CKD (1-3)

Most early kidney disease is asymptomatic – people are unaware of it. It is usefully divided into stages.  Symptoms are usually unimpressive before late stage 4.

The 5 K/DOQI CKD stages (Kidney Diseases Outcome Quality Initiative – KDOQI (NKF, USA)

Stage
GFR
Description
Management, comments
1
90+
Normal kidney function but urine or other abnormalities point to kidney disease Stages 1-3 (5-10% of the population?)
Need assessment, long term monitoring, control of blood pressure and CV risk factors
2
60-89
Mildly reduced kidney function; but must also have urine or other abnormalities (e.g. anatomical, genetic) to be classified as CKD
3
30-59
Moderately reduced kidney function; may be subdivided into 3a, 3b according to GFR over or under 45; and proteinuric or not. Few or no symptoms still
4
15-29
Severely reduced kidney function 0.2% of the population. Planning for endstage renal failure if progressive.  Symptoms at lower GFRs.
5
14 or less
Very severe kidney failure. Sometimes used to imply endstage, ESRF or ESRD, but average GFR for starting dialysis is below 10. 0.2%

Stage 3 CKD is common – estimates of incidence vary, but it may be round about 5% of the population, mostly elderly.  Stages 1 and 2 could add nearly as many again, but this data is less reliably collected.  Stage 4 is much less common, and stage 5 is uncommon.

The widespread adoption of eGFR reporting and in the UK, the QOF (quality outcomes framework) in general practice have led to many more people becoming aware that they have proteinuria or reduced kidney function.  Most of these are elderly – the incidence of stage 3+ CKD rises very steeply over the age of 70 – and most never develop ESRF.  The most important risk factors for developing ESRF are:

  • Deteriorating function – unsurprisingly, if GFR falls with time, ESRF is more likely
  • Severe of CKD – worse kidney function is more likely to deteriorate further
  • Proteinuria is a strong risk factor, risk increasing with the severity of proteinuria.
  • Haematuria can be an indicator of kidney inflammation
  • High blood pressure – and blood pressure reduction reduces risk
  • Young age – younger patients with CKD are more likely to reach ESRD

Most patients do not have these, and for them, increased cardiovascular risk is of greater immediate concern.  CKD is associated with substantially increased risk of heart attacks and all kinds of cardiovascular disease, and if a patient with CKD has a cardiovascular event, or an operation, the risk of doing badly is substantially increased.  Any patient with CKD should therefore have management of all  risk factors attended to; this may involve blood pressure control, cholesterol/lipids, lifestyle alterations (smoking, weight, exercise), etc.

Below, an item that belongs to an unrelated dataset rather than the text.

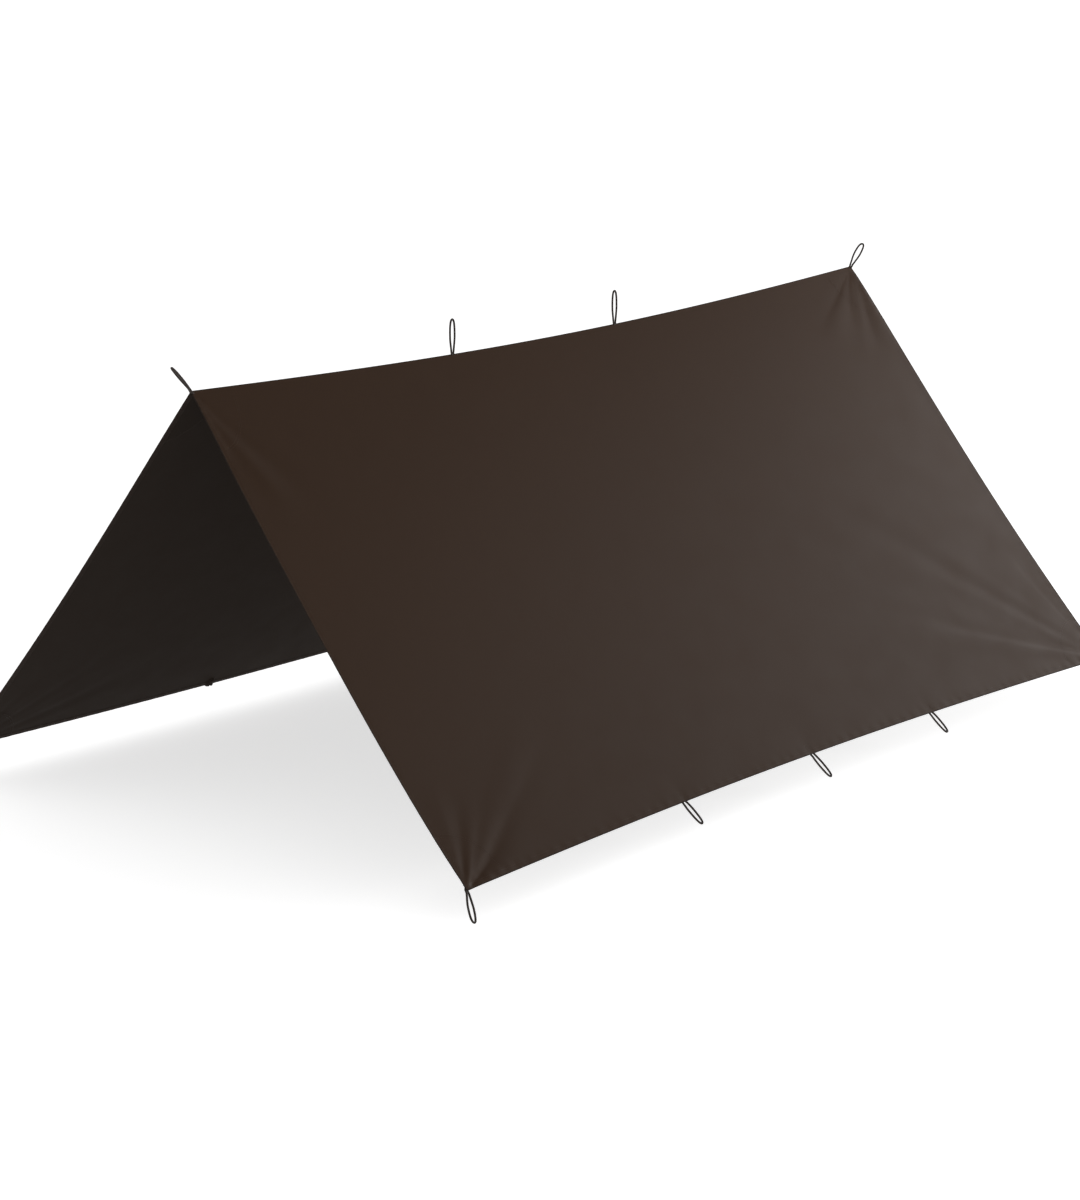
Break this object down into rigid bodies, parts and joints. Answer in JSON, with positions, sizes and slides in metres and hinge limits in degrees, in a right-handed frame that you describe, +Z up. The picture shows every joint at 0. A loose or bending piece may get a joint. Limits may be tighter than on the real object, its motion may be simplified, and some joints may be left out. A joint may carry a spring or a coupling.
{
  "type": "camping tarp",
  "caption": "Square ridge-pitched shelter tarp: two coated cloth slopes sewn at a ridge seam, hemmed edges, patched corners and braided cord tie-out loops.",
  "frame": {"origin": "middle of the straight line between the two ridge corners, where the ridge line runs", "axes": "+X along the ridge to the far end, +Z up, front slope towards -Y"},
  "size_m": [3.1819, 2.158, 1.3172],
  "materials": {
    "cloth": "matte",
    "hem": "matte",
    "patch": "matte",
    "seam_tape": "satin",
    "cord": "matte",
    "thread": "matte"
  },
  "bodies": {
    "ridge": {"ridge_fold": "cloth", "ridge_fell": "hem", "ridge_tape": "seam_tape", "ridge_tab_near": "patch", "ridge_tack_near": "thread", "ridge_tab_1": "patch", "ridge_tack_1": "thread", "ridge_tab_2": "patch", "ridge_tack_2": "thread", "ridge_tab_far": "patch", "ridge_tack_far": "thread"},
    "front_slope": {"front_panel": "cloth", "front_eave_hem": "hem", "front_gable_hem_near": "hem", "front_gable_hem_far": "hem", "front_corner_patch_near": "patch", "front_peak_patch_near": "patch", "front_tack_near": "thread", "front_corner_patch_far": "patch", "front_peak_patch_far": "patch", "front_tack_far": "thread", "front_tab_1": "patch", "front_tack_1": "thread", "front_tab_2": "patch", "front_tack_2": "thread", "front_tab_3": "patch", "front_tack_3": "thread"},
    "rear_slope": {"rear_panel": "cloth", "rear_eave_hem": "hem", "rear_gable_hem_near": "hem", "rear_gable_hem_far": "hem", "rear_corner_patch_near": "patch", "rear_peak_patch_near": "patch", "rear_tack_near": "thread", "rear_corner_patch_far": "patch", "rear_peak_patch_far": "patch", "rear_tack_far": "thread", "rear_tab_1": "patch", "rear_tack_1": "thread", "rear_tab_2": "patch", "rear_tack_2": "thread", "rear_tab_3": "patch", "rear_tack_3": "thread"},
    "ridge_loop_1": {"ridge_loop_1": "cord"},
    "ridge_loop_2": {"ridge_loop_2": "cord"},
    "ridge_loop_near": {"ridge_loop_near": "cord"},
    "ridge_loop_far": {"ridge_loop_far": "cord"},
    "front_loop_near": {"front_loop_near": "cord"},
    "front_loop_far": {"front_loop_far": "cord"},
    "front_loop_1": {"front_loop_1": "cord"},
    "front_loop_2": {"front_loop_2": "cord"},
    "front_loop_3": {"front_loop_3": "cord"},
    "rear_loop_near": {"rear_loop_near": "cord"},
    "rear_loop_far": {"rear_loop_far": "cord"},
    "rear_loop_1": {"rear_loop_1": "cord"},
    "rear_loop_2": {"rear_loop_2": "cord"},
    "rear_loop_3": {"rear_loop_3": "cord"}
  },
  "joints": [
    {"name": "front_slope_pitch", "type": "hinge", "parent": "ridge", "child": "front_slope", "pos_m": [0, 0, -0.0415], "axis": [1, 0, 0], "range_deg": [-48, 34], "deforming": ["ridge_fold"]},
    {"name": "rear_slope_pitch", "type": "hinge", "parent": "ridge", "child": "rear_slope", "pos_m": [0, 0, -0.0415], "axis": [-1, 0, 0], "range_deg": [-48, 34], "deforming": ["ridge_fold"]},
    {"name": "ridge_loop_1_swing", "type": "hinge", "parent": "ridge", "child": "ridge_loop_1", "pos_m": [-0.462, 0, -0.03284], "axis": [1, 0, 0], "range_deg": [-88, 88], "stiffness_Nm_per_rad": 0.04},
    {"name": "ridge_loop_2_swing", "type": "hinge", "parent": "ridge", "child": "ridge_loop_2", "pos_m": [0.273, 0, -0.03602], "axis": [1, 0, 0], "range_deg": [-88, 88], "stiffness_Nm_per_rad": 0.04},
    {"name": "ridge_loop_near_swing", "type": "hinge", "parent": "ridge", "child": "ridge_loop_near", "pos_m": [-1.50289, -0.00052, 0.00271], "axis": [0, 1, 0], "range_deg": [-100, 60], "stiffness_Nm_per_rad": 0.04},
    {"name": "ridge_loop_far_swing", "type": "hinge", "parent": "ridge", "child": "ridge_loop_far", "pos_m": [1.5032, 0.00059, 0.00233], "axis": [0, -1, 0], "range_deg": [-100, 60], "stiffness_Nm_per_rad": 0.04},
    {"name": "front_loop_near_swing", "type": "hinge", "parent": "front_slope", "child": "front_loop_near", "pos_m": [-1.5218, -1.0031, -1.18172], "axis": [-0.8363, 0.3521, 0.4202], "range_deg": [-105, 80], "stiffness_Nm_per_rad": 0.04},
    {"name": "front_loop_far_swing", "type": "hinge", "parent": "front_slope", "child": "front_loop_far", "pos_m": [1.5361, -1.00312, -1.18174], "axis": [-0.8377, -0.3602, -0.4105], "range_deg": [-105, 80], "stiffness_Nm_per_rad": 0.04},
    {"name": "front_loop_1_swing", "type": "hinge", "parent": "front_slope", "child": "front_loop_1", "pos_m": [-0.5632, -0.9539, -1.18146], "axis": [-0.9996, -0.0278, -0.0034], "range_deg": [-115, 85], "stiffness_Nm_per_rad": 0.04},
    {"name": "front_loop_2_swing", "type": "hinge", "parent": "front_slope", "child": "front_loop_2", "pos_m": [0.04448, -0.94596, -1.18043], "axis": [-1, 0.0018, 0.0002], "range_deg": [-115, 85], "stiffness_Nm_per_rad": 0.04},
    {"name": "front_loop_3_swing", "type": "hinge", "parent": "front_slope", "child": "front_loop_3", "pos_m": [0.6369, -0.95566, -1.18168], "axis": [-0.9995, 0.0306, 0.0036], "range_deg": [-115, 85], "stiffness_Nm_per_rad": 0.04},
    {"name": "rear_loop_near_swing", "type": "hinge", "parent": "rear_slope", "child": "rear_loop_near", "pos_m": [-1.5218, 1.0031, -1.18172], "axis": [0.8363, 0.3521, -0.4202], "range_deg": [-105, 80], "stiffness_Nm_per_rad": 0.04},
    {"name": "rear_loop_far_swing", "type": "hinge", "parent": "rear_slope", "child": "rear_loop_far", "pos_m": [1.5361, 1.00312, -1.18174], "axis": [0.8377, -0.3602, 0.4105], "range_deg": [-105, 80], "stiffness_Nm_per_rad": 0.04},
    {"name": "rear_loop_1_swing", "type": "hinge", "parent": "rear_slope", "child": "rear_loop_1", "pos_m": [-0.5632, 0.9539, -1.18146], "axis": [0.9996, -0.0278, 0.0034], "range_deg": [-183, 17], "stiffness_Nm_per_rad": 0.04},
    {"name": "rear_loop_2_swing", "type": "hinge", "parent": "rear_slope", "child": "rear_loop_2", "pos_m": [0.04448, 0.94596, -1.18043], "axis": [1, 0.0018, -0.0002], "range_deg": [-183, 17], "stiffness_Nm_per_rad": 0.04},
    {"name": "rear_loop_3_swing", "type": "hinge", "parent": "rear_slope", "child": "rear_loop_3", "pos_m": [0.6369, 0.95566, -1.18168], "axis": [0.9995, 0.0306, -0.0036], "range_deg": [-183, 17], "stiffness_Nm_per_rad": 0.04}
  ]
}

Assessment and referral guidelines use these factors to identify which patients should be referred for specialist assessment and how their risk might be assessed.

Preventing progression – see preventing progression in the next section on CKD 4-5 (CRF).

Early CKD is an invented disease?

Some have accused nephrologists and the renal community of scare mongering and inventing ‘new diseases for healthy people’ in publicity about early CKD. Average GFR falls with age, and the widespread use of equations to report eGFR automatically has led to many older people, especially women, being labelled CKD3.  Are they abnormal?

Probably most of them are, though the female preponderance has not been adequately explained.  Imagine X-raying the hip of an 85 year old.  It is quite likely to show some osteoarthritis.  Is this normal, just because the hip is 85?  No, it is abnormal, but if the patient is 85 it maybe isn’t so surprising.

Seymour Jones and the Temple of CKD (YouTube) … misleading but entertaining.  This video emphasises some of these issues – but the ‘early warning’ symptoms and signs it mentions are in fact late signs of CKD – late stage 4 and stage 5. Useful for students, but not useful for early detection by patients. Stages 1-3 are usually asymptomatic and often CKD 4 is too!

There are more resources on the Internet but beware quality!  Some resources, even paid resources, are quite poor.  We can vouch for the UK CKD eGuide, you’ll learn a lot if you work through that.  Kidney Research UK’s YouTube channel has some good videos on CKD.